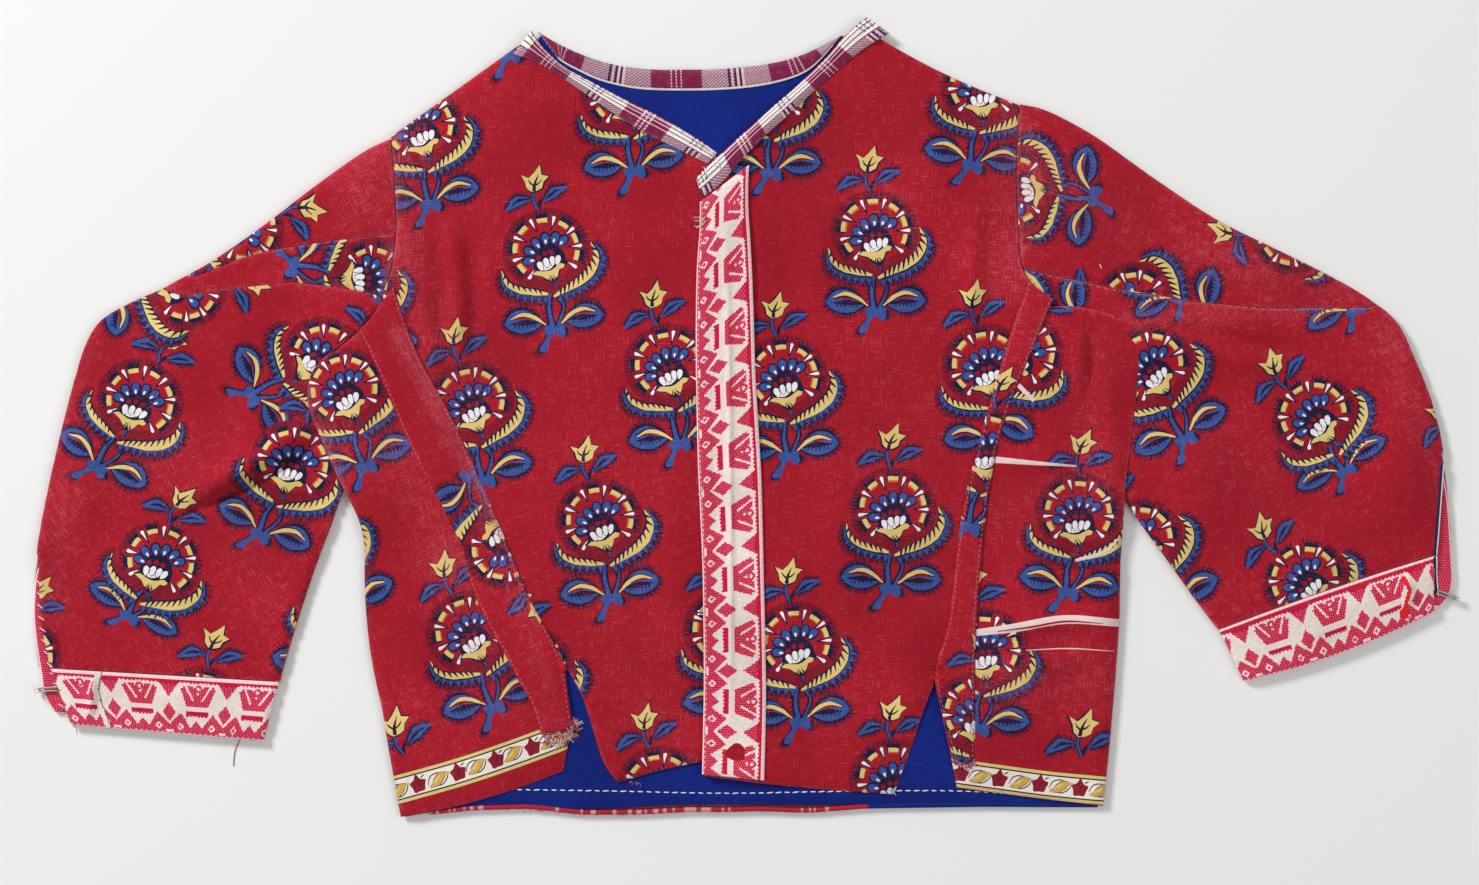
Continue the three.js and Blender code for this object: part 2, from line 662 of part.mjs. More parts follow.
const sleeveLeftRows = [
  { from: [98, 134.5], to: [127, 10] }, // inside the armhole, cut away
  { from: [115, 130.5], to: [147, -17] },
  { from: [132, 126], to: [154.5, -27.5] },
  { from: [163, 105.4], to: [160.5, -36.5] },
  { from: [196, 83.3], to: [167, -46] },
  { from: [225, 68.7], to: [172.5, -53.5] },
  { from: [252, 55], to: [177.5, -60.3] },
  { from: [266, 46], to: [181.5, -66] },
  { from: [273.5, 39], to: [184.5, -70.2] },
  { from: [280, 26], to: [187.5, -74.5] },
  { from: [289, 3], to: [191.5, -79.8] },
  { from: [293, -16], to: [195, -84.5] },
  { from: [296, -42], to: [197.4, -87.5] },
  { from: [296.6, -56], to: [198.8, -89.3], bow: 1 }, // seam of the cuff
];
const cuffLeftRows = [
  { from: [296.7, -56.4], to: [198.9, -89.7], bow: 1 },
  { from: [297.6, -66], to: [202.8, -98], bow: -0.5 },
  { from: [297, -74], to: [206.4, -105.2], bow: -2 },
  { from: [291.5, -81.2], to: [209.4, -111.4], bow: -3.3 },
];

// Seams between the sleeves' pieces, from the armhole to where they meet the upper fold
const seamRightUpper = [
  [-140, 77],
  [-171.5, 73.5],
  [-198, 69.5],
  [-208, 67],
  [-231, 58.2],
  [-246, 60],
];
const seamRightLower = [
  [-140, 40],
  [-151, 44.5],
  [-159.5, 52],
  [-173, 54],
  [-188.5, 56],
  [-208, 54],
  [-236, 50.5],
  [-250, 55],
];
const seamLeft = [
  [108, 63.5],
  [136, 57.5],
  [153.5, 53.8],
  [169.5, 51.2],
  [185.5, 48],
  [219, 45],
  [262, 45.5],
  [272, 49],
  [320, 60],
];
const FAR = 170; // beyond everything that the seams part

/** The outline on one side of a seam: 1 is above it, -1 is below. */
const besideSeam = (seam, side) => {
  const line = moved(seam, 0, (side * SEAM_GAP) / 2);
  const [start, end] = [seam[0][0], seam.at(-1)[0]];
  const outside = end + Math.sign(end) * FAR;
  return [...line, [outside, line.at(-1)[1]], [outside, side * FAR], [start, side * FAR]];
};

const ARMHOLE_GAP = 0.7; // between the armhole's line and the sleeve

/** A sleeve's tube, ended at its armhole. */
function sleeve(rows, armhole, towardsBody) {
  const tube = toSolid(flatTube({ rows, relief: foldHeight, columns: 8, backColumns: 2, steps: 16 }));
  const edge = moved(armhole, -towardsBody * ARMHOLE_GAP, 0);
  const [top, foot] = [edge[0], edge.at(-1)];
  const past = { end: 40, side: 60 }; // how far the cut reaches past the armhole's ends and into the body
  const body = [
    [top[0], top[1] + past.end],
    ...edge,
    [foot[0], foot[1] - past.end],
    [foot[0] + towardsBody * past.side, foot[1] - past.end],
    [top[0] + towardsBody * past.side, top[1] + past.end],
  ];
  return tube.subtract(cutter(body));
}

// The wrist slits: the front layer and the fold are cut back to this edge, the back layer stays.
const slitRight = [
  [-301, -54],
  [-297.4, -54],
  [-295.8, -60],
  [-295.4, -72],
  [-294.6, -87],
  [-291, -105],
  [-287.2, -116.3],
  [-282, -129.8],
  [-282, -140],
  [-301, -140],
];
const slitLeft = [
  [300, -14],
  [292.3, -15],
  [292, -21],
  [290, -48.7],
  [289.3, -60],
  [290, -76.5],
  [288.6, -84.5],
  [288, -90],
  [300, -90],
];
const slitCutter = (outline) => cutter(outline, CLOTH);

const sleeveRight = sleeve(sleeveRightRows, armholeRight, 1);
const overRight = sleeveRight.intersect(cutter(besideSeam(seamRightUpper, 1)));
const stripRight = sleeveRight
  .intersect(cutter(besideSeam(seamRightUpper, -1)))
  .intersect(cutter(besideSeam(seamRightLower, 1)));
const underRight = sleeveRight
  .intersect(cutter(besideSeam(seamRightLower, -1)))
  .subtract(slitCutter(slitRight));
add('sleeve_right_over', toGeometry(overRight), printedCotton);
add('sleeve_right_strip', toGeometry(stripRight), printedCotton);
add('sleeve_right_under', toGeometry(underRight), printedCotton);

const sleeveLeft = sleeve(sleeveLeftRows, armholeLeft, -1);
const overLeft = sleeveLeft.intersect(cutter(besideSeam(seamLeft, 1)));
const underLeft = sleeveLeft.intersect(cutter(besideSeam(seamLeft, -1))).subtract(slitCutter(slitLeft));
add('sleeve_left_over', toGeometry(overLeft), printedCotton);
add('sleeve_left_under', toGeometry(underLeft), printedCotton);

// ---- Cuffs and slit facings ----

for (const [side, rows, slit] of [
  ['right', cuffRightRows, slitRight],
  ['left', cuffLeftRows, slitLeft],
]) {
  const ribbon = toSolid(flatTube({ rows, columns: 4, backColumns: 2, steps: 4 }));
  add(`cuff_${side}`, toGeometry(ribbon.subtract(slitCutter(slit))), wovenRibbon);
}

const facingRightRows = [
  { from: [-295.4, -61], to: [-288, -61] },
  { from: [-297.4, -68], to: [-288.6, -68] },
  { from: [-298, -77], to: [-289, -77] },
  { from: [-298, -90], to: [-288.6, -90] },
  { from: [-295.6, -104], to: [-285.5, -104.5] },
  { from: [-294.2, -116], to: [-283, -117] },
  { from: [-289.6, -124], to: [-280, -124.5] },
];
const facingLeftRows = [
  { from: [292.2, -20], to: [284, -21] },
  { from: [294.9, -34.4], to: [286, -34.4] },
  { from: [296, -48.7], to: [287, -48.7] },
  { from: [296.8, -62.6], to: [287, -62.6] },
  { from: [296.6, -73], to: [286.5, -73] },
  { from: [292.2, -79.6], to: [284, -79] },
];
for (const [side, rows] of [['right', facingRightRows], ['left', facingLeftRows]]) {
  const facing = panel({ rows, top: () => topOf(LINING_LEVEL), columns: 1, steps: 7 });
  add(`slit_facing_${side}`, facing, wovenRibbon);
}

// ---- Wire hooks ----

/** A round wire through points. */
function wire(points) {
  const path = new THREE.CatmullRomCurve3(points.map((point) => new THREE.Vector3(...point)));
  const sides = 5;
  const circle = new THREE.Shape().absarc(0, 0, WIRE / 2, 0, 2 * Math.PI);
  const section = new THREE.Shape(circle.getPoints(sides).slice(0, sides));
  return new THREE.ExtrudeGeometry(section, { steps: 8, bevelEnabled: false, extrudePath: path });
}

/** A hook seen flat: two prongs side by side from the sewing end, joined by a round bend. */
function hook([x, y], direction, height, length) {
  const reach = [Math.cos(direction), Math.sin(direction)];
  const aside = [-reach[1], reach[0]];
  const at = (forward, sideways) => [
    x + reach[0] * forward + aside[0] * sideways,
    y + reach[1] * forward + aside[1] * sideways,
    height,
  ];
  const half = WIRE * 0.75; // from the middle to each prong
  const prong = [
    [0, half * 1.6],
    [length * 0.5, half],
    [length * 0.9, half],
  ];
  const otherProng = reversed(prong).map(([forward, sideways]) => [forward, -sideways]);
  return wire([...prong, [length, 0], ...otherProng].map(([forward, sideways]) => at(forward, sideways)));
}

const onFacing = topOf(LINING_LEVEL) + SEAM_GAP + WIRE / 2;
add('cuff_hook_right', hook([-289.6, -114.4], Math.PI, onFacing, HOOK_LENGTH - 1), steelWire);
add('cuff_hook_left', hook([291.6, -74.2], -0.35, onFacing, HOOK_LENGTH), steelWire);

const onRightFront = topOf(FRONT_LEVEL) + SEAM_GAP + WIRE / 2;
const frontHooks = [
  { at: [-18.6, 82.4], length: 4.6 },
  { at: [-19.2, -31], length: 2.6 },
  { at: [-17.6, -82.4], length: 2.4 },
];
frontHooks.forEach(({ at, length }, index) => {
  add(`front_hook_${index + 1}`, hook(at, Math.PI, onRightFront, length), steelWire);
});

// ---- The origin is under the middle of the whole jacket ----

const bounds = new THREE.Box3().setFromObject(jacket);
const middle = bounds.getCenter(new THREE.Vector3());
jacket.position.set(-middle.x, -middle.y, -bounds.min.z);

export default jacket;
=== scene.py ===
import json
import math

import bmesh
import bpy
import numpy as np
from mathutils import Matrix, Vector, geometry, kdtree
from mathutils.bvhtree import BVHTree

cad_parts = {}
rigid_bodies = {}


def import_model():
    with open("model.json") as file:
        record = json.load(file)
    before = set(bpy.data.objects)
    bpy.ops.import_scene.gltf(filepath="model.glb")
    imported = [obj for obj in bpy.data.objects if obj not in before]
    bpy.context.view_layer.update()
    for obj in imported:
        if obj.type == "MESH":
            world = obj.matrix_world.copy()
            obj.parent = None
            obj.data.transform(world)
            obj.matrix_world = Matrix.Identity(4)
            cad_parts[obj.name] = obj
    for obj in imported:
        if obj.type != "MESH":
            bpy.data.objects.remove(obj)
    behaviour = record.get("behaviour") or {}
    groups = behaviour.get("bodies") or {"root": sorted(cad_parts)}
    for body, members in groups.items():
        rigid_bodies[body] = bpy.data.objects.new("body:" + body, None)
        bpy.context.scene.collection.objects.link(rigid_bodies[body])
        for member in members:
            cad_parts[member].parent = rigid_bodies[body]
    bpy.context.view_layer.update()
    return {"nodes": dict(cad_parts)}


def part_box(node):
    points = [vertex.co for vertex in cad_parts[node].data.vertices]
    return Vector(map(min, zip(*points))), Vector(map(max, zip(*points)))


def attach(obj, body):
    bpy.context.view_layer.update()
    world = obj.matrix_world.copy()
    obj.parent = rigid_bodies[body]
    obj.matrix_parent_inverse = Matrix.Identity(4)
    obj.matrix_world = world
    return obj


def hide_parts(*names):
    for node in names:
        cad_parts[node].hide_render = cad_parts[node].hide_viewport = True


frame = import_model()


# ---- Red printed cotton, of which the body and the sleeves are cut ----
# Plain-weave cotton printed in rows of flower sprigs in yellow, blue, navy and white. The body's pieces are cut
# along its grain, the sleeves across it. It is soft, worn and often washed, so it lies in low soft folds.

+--

=== PROBLEM DETAILS ===
Restate, word for word and with nothing added, the lines from the first line of the listing through the one where "const ARMHOLE_GAP = 0.7;" stands.

=== ANSWER IN FULL ===
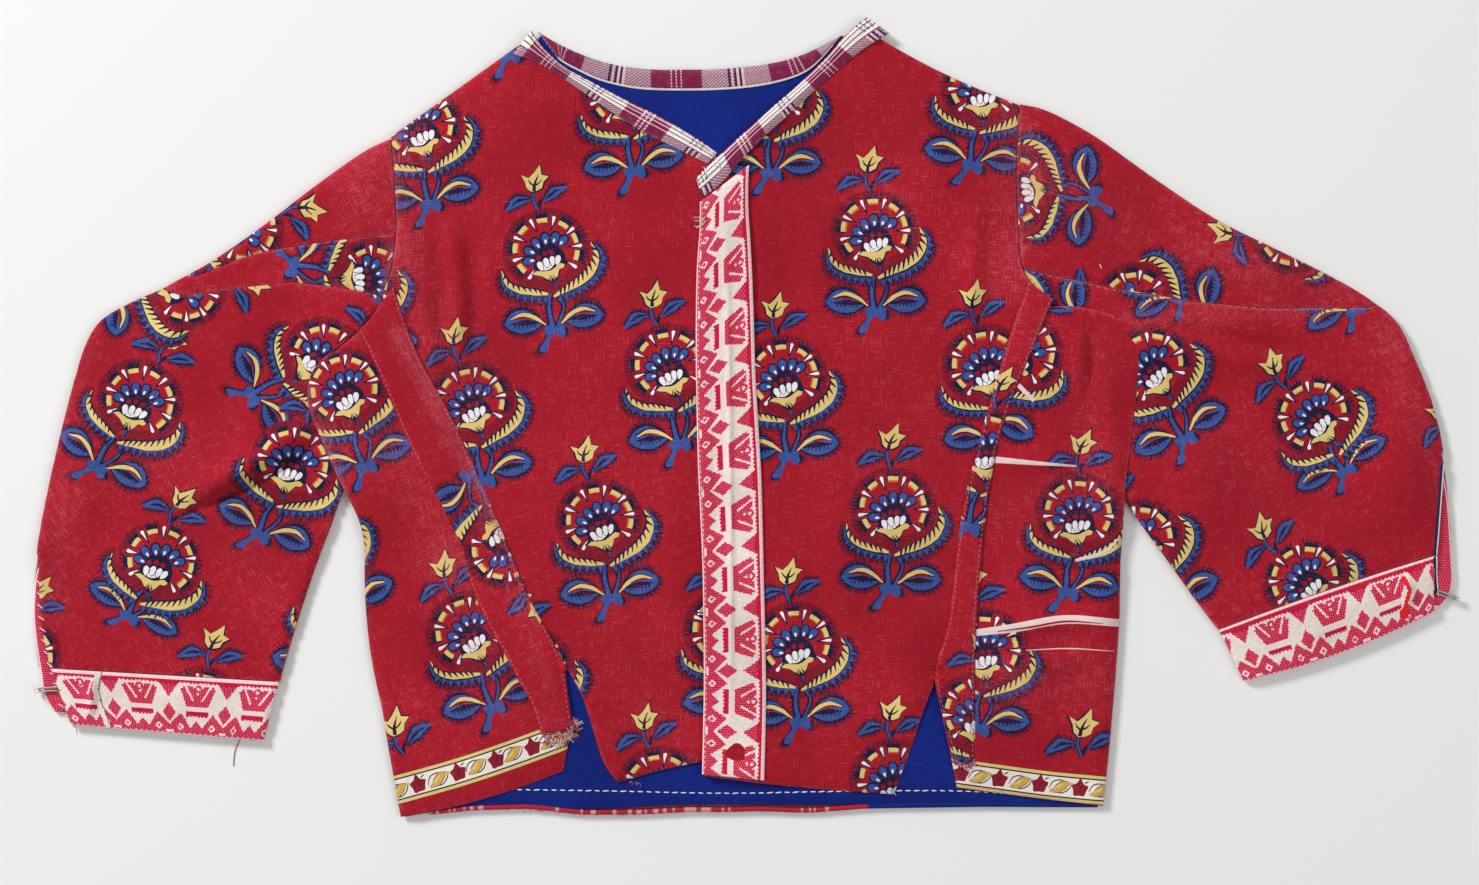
Continue the three.js and Blender code for this object: part 2, from line 662 of part.mjs. More parts follow.
const sleeveLeftRows = [
  { from: [98, 134.5], to: [127, 10] }, // inside the armhole, cut away
  { from: [115, 130.5], to: [147, -17] },
  { from: [132, 126], to: [154.5, -27.5] },
  { from: [163, 105.4], to: [160.5, -36.5] },
  { from: [196, 83.3], to: [167, -46] },
  { from: [225, 68.7], to: [172.5, -53.5] },
  { from: [252, 55], to: [177.5, -60.3] },
  { from: [266, 46], to: [181.5, -66] },
  { from: [273.5, 39], to: [184.5, -70.2] },
  { from: [280, 26], to: [187.5, -74.5] },
  { from: [289, 3], to: [191.5, -79.8] },
  { from: [293, -16], to: [195, -84.5] },
  { from: [296, -42], to: [197.4, -87.5] },
  { from: [296.6, -56], to: [198.8, -89.3], bow: 1 }, // seam of the cuff
];
const cuffLeftRows = [
  { from: [296.7, -56.4], to: [198.9, -89.7], bow: 1 },
  { from: [297.6, -66], to: [202.8, -98], bow: -0.5 },
  { from: [297, -74], to: [206.4, -105.2], bow: -2 },
  { from: [291.5, -81.2], to: [209.4, -111.4], bow: -3.3 },
];

// Seams between the sleeves' pieces, from the armhole to where they meet the upper fold
const seamRightUpper = [
  [-140, 77],
  [-171.5, 73.5],
  [-198, 69.5],
  [-208, 67],
  [-231, 58.2],
  [-246, 60],
];
const seamRightLower = [
  [-140, 40],
  [-151, 44.5],
  [-159.5, 52],
  [-173, 54],
  [-188.5, 56],
  [-208, 54],
  [-236, 50.5],
  [-250, 55],
];
const seamLeft = [
  [108, 63.5],
  [136, 57.5],
  [153.5, 53.8],
  [169.5, 51.2],
  [185.5, 48],
  [219, 45],
  [262, 45.5],
  [272, 49],
  [320, 60],
];
const FAR = 170; // beyond everything that the seams part

/** The outline on one side of a seam: 1 is above it, -1 is below. */
const besideSeam = (seam, side) => {
  const line = moved(seam, 0, (side * SEAM_GAP) / 2);
  const [start, end] = [seam[0][0], seam.at(-1)[0]];
  const outside = end + Math.sign(end) * FAR;
  return [...line, [outside, line.at(-1)[1]], [outside, side * FAR], [start, side * FAR]];
};

const ARMHOLE_GAP = 0.7; // between the armhole's line and the sleeve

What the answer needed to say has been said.